### REQUIREMENT
Search the material below for the string "picture" and list each line that holds it.

..............................

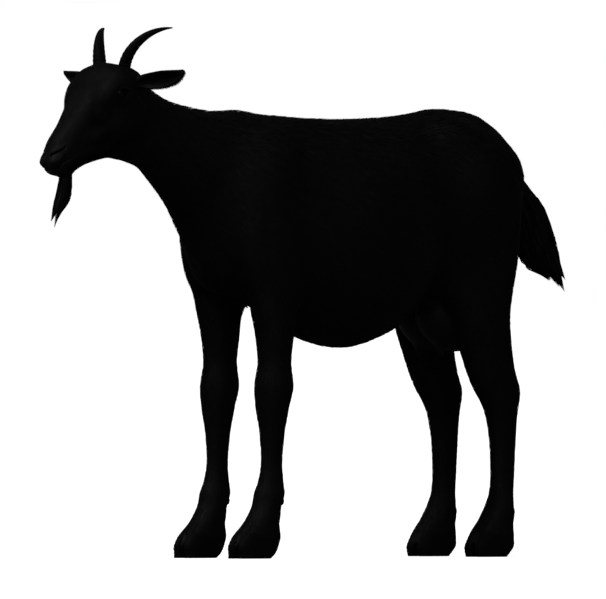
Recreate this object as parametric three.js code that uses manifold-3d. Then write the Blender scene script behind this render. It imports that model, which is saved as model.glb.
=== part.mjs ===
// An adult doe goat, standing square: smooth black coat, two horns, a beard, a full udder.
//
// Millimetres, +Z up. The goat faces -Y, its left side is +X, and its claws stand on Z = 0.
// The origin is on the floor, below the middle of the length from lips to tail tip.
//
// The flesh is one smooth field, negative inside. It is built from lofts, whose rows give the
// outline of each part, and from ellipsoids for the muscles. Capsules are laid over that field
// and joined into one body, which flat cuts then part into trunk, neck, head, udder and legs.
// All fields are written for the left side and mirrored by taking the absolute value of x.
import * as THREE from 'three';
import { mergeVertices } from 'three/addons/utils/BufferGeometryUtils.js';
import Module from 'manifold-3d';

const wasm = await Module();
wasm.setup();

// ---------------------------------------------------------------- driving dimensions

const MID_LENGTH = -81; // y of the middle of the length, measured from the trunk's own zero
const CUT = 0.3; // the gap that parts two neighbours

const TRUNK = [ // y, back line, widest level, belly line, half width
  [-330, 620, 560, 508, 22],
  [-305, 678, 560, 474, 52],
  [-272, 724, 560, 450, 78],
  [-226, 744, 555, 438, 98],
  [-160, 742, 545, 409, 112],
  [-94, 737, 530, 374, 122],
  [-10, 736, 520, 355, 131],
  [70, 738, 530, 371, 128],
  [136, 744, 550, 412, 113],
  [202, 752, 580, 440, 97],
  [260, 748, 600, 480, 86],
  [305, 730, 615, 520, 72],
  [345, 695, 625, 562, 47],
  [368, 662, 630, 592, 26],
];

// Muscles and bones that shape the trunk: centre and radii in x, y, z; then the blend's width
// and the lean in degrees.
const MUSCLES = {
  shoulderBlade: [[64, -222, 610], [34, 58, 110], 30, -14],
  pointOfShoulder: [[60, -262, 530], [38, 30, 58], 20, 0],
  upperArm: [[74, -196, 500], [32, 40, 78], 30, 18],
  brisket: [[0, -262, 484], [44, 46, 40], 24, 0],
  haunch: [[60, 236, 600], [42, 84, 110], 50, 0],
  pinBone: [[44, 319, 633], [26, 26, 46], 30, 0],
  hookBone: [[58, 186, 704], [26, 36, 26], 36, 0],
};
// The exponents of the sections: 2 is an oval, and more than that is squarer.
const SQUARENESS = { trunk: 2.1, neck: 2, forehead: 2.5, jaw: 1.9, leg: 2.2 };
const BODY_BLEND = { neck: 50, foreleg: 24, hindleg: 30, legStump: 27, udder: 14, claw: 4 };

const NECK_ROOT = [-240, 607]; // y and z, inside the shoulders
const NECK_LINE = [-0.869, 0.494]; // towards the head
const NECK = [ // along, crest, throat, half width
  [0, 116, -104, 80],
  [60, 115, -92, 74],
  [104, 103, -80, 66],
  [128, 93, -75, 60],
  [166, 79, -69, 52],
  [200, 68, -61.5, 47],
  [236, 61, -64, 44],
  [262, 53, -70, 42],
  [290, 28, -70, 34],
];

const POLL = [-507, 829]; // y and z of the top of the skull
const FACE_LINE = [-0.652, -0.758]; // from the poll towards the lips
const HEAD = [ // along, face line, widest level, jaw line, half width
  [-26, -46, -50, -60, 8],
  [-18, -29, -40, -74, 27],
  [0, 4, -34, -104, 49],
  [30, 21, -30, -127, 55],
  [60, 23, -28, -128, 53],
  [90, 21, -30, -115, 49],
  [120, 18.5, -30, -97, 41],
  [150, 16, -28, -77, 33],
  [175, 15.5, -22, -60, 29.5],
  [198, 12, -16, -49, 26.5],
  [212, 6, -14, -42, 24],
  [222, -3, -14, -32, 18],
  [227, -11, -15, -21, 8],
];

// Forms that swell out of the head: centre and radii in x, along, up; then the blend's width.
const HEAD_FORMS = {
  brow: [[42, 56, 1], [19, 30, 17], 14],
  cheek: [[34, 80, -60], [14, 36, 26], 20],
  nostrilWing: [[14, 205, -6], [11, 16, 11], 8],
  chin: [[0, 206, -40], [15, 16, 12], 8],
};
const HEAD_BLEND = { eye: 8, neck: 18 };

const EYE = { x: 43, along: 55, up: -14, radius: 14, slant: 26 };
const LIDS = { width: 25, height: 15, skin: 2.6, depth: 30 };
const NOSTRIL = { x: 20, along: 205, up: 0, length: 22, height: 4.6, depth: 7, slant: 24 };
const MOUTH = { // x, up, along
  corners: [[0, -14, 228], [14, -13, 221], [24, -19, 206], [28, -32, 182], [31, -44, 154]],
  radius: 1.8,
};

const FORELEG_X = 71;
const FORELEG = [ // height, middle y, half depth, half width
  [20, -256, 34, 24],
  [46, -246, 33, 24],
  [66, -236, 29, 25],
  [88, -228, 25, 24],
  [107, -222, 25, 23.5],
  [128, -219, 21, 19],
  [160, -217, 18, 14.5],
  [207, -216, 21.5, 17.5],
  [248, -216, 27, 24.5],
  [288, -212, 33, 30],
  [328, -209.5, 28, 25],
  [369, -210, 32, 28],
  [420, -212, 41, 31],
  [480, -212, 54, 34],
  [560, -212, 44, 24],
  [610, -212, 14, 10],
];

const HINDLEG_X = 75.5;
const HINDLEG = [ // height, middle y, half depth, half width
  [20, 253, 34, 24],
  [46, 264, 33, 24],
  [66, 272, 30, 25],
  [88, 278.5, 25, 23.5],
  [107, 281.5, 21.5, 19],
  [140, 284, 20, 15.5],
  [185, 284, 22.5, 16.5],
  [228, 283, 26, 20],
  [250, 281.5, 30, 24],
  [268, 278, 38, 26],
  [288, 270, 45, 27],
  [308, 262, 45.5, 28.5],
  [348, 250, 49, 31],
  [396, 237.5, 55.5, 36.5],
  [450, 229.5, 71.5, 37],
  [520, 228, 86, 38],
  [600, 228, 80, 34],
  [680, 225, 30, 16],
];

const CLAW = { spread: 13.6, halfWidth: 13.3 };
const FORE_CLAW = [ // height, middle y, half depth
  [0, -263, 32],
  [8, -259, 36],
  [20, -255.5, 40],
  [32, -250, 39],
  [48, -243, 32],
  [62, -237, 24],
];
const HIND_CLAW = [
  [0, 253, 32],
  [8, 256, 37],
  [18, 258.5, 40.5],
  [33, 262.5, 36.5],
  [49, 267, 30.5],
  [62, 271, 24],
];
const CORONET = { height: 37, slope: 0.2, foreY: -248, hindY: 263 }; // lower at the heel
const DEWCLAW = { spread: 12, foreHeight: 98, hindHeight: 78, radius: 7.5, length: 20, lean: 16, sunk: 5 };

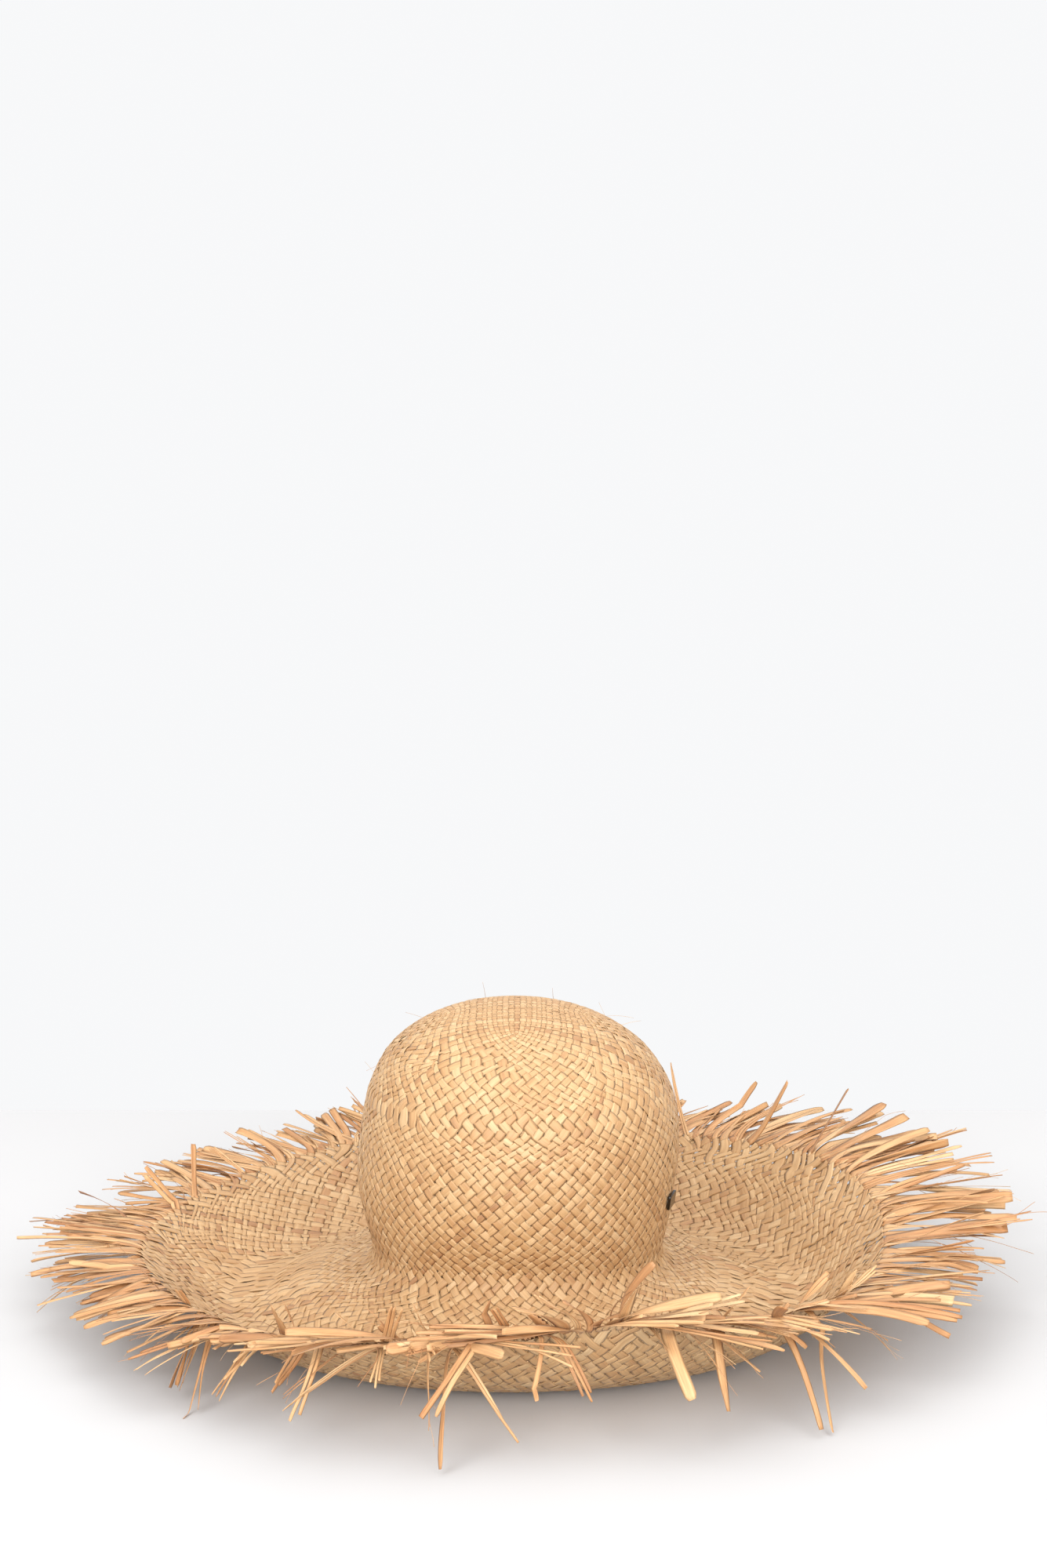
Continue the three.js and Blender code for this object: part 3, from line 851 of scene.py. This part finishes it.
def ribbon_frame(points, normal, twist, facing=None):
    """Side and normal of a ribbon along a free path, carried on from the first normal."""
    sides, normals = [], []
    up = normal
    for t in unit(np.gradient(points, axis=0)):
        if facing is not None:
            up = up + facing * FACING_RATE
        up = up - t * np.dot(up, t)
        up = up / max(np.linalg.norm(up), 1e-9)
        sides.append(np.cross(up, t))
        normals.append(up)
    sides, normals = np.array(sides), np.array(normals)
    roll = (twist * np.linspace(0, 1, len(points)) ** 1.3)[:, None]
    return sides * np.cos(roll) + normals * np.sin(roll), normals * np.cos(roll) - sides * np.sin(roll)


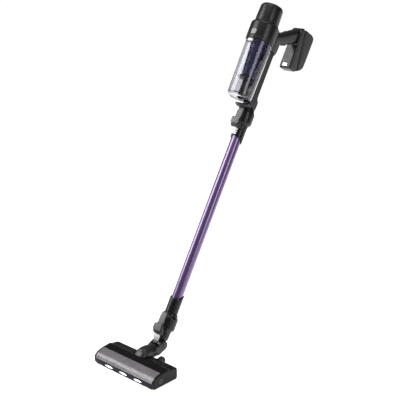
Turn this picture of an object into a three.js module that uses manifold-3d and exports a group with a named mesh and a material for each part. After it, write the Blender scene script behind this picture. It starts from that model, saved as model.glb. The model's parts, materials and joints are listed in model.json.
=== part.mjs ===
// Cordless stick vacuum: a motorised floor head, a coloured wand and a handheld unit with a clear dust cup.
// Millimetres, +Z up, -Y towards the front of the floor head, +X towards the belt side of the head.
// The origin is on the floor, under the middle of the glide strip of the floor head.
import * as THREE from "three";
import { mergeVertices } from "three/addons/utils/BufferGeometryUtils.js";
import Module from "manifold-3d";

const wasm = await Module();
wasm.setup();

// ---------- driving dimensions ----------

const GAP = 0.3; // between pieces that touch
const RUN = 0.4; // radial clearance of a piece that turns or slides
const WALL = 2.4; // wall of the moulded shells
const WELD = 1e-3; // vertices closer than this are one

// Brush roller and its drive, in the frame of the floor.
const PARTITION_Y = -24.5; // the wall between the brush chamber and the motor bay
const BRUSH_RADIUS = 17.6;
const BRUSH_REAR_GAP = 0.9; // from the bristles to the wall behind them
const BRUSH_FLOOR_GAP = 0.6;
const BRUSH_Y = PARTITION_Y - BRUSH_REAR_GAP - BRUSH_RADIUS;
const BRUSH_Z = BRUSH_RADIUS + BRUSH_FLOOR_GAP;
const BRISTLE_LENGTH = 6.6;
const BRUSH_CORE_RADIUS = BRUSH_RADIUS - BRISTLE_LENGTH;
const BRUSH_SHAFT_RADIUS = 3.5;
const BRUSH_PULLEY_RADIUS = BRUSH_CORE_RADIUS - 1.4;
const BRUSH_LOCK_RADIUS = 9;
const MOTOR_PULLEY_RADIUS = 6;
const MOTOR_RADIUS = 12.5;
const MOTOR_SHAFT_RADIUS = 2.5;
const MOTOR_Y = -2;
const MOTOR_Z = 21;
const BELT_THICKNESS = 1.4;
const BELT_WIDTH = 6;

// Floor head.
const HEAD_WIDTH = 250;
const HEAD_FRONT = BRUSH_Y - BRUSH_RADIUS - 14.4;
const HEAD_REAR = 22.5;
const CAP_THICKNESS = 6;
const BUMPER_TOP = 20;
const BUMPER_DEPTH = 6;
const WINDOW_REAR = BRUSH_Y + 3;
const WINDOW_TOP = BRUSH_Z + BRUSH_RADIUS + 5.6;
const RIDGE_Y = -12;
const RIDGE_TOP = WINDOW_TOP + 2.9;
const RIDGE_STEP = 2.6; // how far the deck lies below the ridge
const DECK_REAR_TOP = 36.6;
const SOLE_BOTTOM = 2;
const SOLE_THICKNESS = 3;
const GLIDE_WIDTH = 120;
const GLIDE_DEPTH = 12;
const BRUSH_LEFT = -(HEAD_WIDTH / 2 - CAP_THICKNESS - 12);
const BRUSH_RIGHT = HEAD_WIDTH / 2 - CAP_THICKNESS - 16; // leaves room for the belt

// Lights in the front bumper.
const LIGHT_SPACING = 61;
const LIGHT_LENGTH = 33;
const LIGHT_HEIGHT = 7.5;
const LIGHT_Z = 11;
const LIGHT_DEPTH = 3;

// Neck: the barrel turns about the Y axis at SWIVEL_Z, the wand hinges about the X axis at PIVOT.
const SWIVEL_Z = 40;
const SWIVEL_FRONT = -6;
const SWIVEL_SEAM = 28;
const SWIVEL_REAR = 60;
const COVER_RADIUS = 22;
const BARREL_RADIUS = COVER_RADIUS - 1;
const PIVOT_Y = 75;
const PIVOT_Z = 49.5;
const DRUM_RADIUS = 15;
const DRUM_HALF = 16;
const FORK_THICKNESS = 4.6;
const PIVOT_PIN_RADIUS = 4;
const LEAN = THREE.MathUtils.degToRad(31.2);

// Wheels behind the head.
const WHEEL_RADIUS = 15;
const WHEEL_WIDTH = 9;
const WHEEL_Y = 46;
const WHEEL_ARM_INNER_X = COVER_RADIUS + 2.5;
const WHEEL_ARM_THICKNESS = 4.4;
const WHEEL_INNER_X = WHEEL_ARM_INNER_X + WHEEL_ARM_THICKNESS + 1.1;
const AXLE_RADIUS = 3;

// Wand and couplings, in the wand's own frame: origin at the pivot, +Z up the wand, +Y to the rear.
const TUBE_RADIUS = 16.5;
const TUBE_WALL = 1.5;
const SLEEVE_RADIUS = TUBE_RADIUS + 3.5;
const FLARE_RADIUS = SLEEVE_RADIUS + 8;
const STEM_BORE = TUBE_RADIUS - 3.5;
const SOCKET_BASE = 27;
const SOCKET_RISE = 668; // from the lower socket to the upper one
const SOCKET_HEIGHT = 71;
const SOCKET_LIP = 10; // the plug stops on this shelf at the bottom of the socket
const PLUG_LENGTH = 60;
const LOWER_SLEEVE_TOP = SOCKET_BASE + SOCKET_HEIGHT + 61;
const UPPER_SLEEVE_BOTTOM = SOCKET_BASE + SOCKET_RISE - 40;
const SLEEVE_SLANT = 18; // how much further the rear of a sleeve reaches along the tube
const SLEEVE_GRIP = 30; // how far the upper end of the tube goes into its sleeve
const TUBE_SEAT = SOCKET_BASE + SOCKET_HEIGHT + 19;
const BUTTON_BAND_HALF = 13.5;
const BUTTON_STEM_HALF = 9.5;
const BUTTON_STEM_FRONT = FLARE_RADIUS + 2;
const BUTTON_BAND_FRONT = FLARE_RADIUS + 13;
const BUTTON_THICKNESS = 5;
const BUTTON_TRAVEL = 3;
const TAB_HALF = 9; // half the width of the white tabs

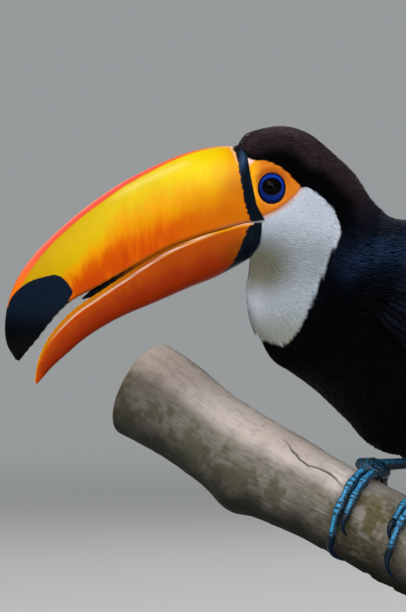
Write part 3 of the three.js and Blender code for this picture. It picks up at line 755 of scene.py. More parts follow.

..............................

### CORRECT ANSWER
Turn this picture of an object into a three.js module that uses manifold-3d and exports a group with a named mesh and a material for each part. After it, write the Blender scene script behind this picture. It starts from that model, saved as model.glb. The model's parts, materials and joints are listed in model.json.
Write part 3 of the three.js and Blender code for this picture. It picks up at line 755 of scene.py. More parts follow.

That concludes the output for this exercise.